3. Title IX worked, but we have a long way to go in our own home. The U.S. women rocked the Olympics, garnering two-thirds of our country’s medals. But in our house, gender equality took a nosedive when our daughter, upon seeing Jordyn Wieber’s massive arms, said, “Ew! She has muscles like a boy.” I shuddered, then tried to explain that Wieber needed those muscles so she could fly and tumble and twist through the air—that maybe those “boy muscles” would earn her a big, honking gold medal and a prime spot on a cereal box. She just looked at me like I was missing the point. But over time she grew so enamored of the U.S. gymnasts—even asking at one point if we could visit them in their homes—that one night I found her eyeing her own slim biceps in the mirror. When she saw me, she asked, “How do I get big muscles so I can be in the Olympics too?” Phew. Game on.

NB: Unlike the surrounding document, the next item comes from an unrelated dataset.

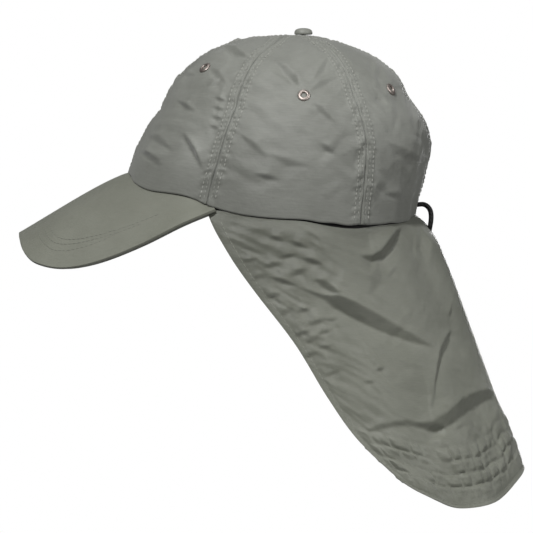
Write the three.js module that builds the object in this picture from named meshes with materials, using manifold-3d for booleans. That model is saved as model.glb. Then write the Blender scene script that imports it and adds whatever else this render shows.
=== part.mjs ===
// A legionnaire cap: six crown panels, eyelets, top button, peak, sweatband, neck flap and elastic cord.
// Millimetres. X runs from the front of the cap (-X) to its back, the wearer's left is -Y, and +Z is up.
// The origin is the middle of the head opening, level with the hem at the temples.
import * as THREE from 'three';
import { mergeVertices } from 'three/addons/utils/BufferGeometryUtils.js';
import Module from 'manifold-3d';

const wasm = await Module();
wasm.setup();

// Crown sizes
const crownHeight = 117;
const crownFrontReach = 113;
const crownRearReach = 83;
const crownHalfWidth = 82;
const crownPeakPointX = 19.8;
const hemRise = 29;
const clothWall = 1.5;
const seamGap = 0.3;
const gatherDepth = 1.4;
const gatherHeight = 24;
const creaseFade = 9;

// Eyelet sizes
const eyeletRadius = 4.1;
const eyeletBore = 1.8;
const eyeletBarrelWall = 0.6;
const eyeletLip = 0.75;
const eyeletBackRadius = 3.5;

// Top button sizes
const buttonRadius = 5.9;
const buttonHeight = 4.2;
const rivetRadius = 1.4;
const rivetPlateRadius = 4.4;
const rivetPlateThickness = 0.8;

// Peak sizes
const peakReach = 71.3;
const peakInset = 4;
const peakHalfWidth = crownHalfWidth - peakInset;
const peakFall = 63;
const peakThickness = 3.4;
const peakSpan = 62;
const peakBow = 1.6;
const peakTuck = 0.7;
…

4. Those of us who are raising our children without religion have next to no hope of sending our kids to the Olympics, or really getting them to accomplish much of anything. The number of athletes attributing their success to God seemed so high and the the God-fearing athletes themselves so impressive that I started to wonder if I should introduce a little prayer into our family life. At this point, it probably won’t help us get to the Olympics, but it might smooth things out at the dinner table.

5. George Michael’s performance in the closing ceremonies was not that bad. No, it wasn’t the same as hearing him sing “Freedom” in 1990, when we’d don our cute Levis’ 501s and croon every word from our high-profile perches on the windowsills at dorm room keg parties. For one thing, George Michael’s poof of brushed-back hair has been sheared off, but, also, we don’t attend dorm room keg parties anymore (I hope). So instead of complaining about what was, I took his performance as an opportunity to savor the now. The kids and I were in our pajamas, and I told them they could stay up an extra five minutes if they’d get up and dance to “Freedom” with me. And that’s how we ended our day, dancing wildly in our rented living room, the widescreen TV ablaze like a warm fire before us, an aging musical hero belting out a once-great song. It was, like the Olympics, warm and exhilarating and filled with hope. Though we were sad it was ending, I was thankful. For George Michael and Title IX and Bob Costas and those amazing “boy muscles” and whatever supreme being may have helped those runners blaze across their finish lines as we all watched in quiet awe from the warm embrace of our ordinary lives.